5. In our opinion we do not see how the defendants have been prejudiced by this action of the mortgagee. The mortgage-decree certainly gave six month's time to the defendants-judgment-debtors for payment of the mortgage-money. If these defendants wanted to save their property they could have repaid, the money within the time allowed. They were parties to that decree and cannot now be heard to say that they had not an opportunity of redeeming this mortgage. They have no title as against the plaintiff. The second point taken in this appeal is that the suit is barred by limitation inasmuch as the plaintiff did not obtain actual possession of the property sold to him and reliance is placed on a Full Bench ruling of this Court in the case of Jang Bahadur Singh v. Hanwant Singh 63 Iad. Cas. 212 : 19 A.L.J. 469 : 43 A. 520 (F.B.).

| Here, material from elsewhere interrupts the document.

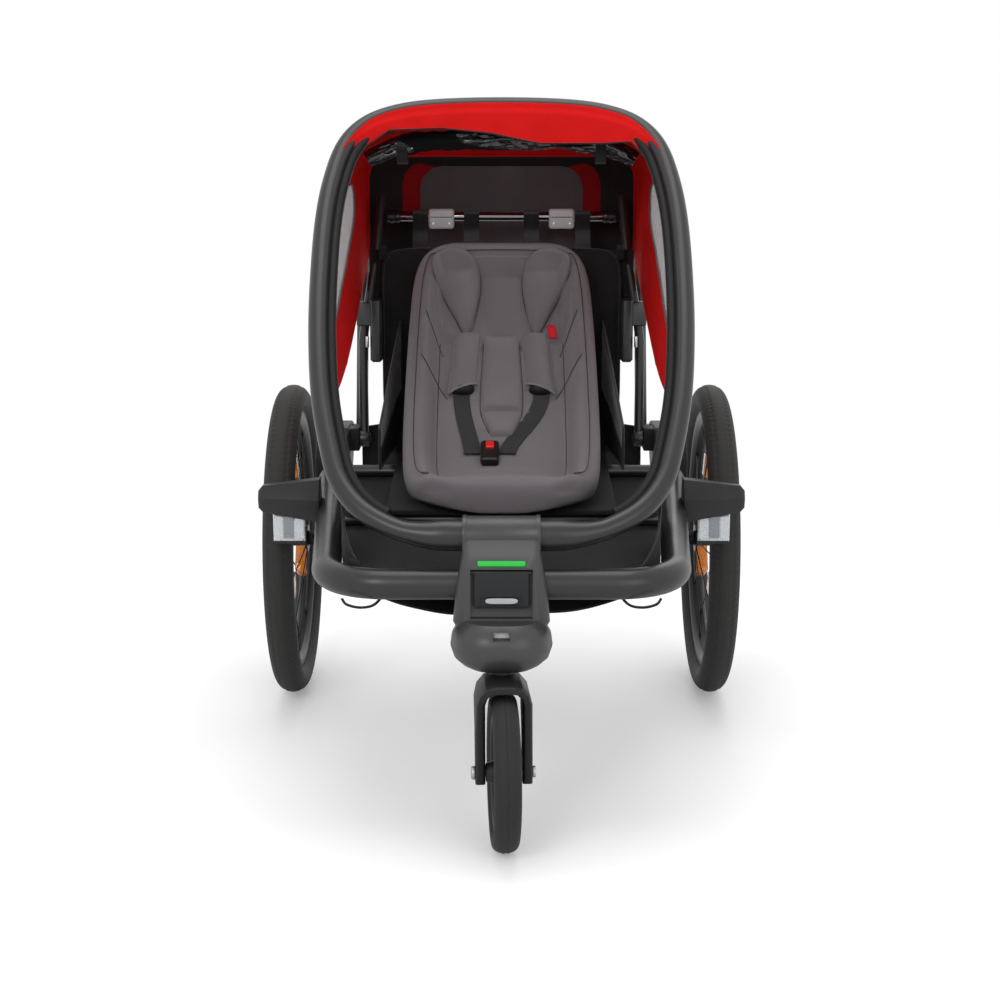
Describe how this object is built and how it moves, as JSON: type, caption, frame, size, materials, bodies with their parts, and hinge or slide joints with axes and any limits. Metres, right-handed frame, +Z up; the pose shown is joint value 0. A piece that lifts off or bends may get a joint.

6. In our opinion that ruling does not apply to a case like the present one in which the property is zemindari property and is let out to tenants for cultivation and is mot of a nature of which actual possession could be obtained by the purchaser as in the case of a house. We think the delivery of formal possession to the predecessor-in-title of the plaintiff gave a fresh starting point of limitation and the present suit is within time from that date and is not barred by limitation. So that, so far as the defendants Nos. 1-3 are concerned, there is no valid reason by the claim should have been dismissed against them.
7. Coming now to the Second Appeal No. 942 of 1919 by the plaintiff against defendant No. 5, namely, Nageshar Prasad, the main ground argued before us was that the defendant had failed to show that any part of the mortgage-money had been taken for legal necessity. On this question there is a distinct finding by the lower Appellate Court that defendant No. 4, the manager of the family, had need to borrow a sum of Rs. 350 for payment of revenue. This is a finding of fact behind which we cannot go. The result is, that the mortgage in favour of defendant No. 5 is binding on the family property to the extent of Rs. 350. The learned Judge of the Court below seems to have been under the misapprehension that this amount was to carry interest. It was a usufructuary mortgage and we do not see on what principle the learned Judge has thought fit to award interest at 6 per cent. per annum on the amount he has found to have been advanced for legal necessity. The question of interest was the second point raised in the appeal. We think that the decree of the lower Appellate Court, so far as it makes the payment of interest on Rs. 350 conditional to the plaintiff getting a decree for half of the mortgaged land entered in the deed of the 5th of February 1917, should be discharged.
8. An objection has been taken on behalf of defendant No. 4 that he ought to have been allowed Rs. 81 in addition to the amount of Rs. 350 allowed to him and also that the decree of the Court below is bad as regards costs. We think that the objection regarding Rs. 81 cannot be sustained. The finding is that Rs. 350 only represented the amount required for legal necessity and we cannot add Rs. 81 to it. As regards costs, having regard to the circumstances of the case and the way the parties have fought it out, we think it unnecessary to interfere with the discretion exercised by the Court below. The result is that we set aside the decree of the District Judge except as to costs and restore the decree of the Court of first instance with the modification that the decree for possession of half of the mortgaged property is to be subject to the payment of Rs. 350 by the plaintiff to defendant No. 5. So far as these appeals are concerned the parties will bear their own costs.